Political literature or provocative display boards have not been abandoned; nor are they analogous to human waste. However, they raise questions about how and when such objects might lose their propertied status and so be unable to be stolen. Of course the claim of non-property for personhood is contested by the posters’ creators for whom the posters do express and help to constitute their identity. But this latter claim cannot automatically override all others. For, in a sense, the creators of the posters have given them away. No doubt they intended to only give away their speech; but for those who receive their opinions, the speech comes attached to objects, the linguistic and visual representations of what is said. In a sense, these have entered a gift economy, and while not exactly abandoned, their destruction (as in some other gift economies) can be seen as an expected act, which both refuses even as it may, paradoxically, augment their value.

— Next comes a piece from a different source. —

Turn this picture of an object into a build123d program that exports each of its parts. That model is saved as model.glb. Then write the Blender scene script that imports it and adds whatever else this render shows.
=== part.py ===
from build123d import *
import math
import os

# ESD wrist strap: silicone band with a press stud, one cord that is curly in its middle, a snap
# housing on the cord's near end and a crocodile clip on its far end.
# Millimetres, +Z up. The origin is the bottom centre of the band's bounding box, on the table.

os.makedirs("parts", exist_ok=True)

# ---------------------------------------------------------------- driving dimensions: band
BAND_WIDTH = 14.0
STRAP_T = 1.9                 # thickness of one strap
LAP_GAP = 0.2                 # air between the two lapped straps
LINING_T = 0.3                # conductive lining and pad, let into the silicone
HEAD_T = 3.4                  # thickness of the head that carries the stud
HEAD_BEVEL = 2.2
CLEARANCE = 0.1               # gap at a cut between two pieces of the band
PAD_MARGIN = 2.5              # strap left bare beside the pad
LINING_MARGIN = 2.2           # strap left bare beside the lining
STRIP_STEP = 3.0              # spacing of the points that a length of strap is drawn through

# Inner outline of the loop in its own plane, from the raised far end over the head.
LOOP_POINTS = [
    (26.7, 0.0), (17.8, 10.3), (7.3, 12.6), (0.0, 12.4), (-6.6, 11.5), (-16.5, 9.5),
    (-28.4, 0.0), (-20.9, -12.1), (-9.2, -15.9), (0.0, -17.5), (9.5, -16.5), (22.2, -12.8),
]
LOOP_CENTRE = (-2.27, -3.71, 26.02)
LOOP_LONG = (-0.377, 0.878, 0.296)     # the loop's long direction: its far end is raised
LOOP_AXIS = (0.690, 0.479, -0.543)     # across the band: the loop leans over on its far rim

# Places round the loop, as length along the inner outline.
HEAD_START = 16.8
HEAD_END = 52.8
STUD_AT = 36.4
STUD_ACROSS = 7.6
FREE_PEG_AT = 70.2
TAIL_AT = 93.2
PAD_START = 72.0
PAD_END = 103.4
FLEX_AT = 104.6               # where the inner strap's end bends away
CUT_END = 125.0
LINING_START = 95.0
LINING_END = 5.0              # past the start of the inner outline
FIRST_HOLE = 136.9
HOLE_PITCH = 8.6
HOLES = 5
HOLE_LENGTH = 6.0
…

Developing community norms
Discussing different kinds of propertied belonging highlights the entangled and contested character of ownership. It is not simply that things belong clearly. State law may affirm certain propertied relationships over others, but communities can create other legal norms. They can, in Sarah Keenan’s words, “hold them up”, so such norms have force and can generate effects. This is the insight of legal pluralism: that multiple legal orders (or systems) exist within any given jurisdiction; legal orders which overlap, struggle and variously ignore one another. If this is the case, property norms can be, and no doubt are being created on campuses which approach the status and ownership of political materials in other ways — recognising that such materials may be claimed by different parties, may become part of the commons, or may (at least for some) lose their propertied status altogether.
Davina Cooper is Professor of Law and Political Theory at Kent Law School, University of Kent.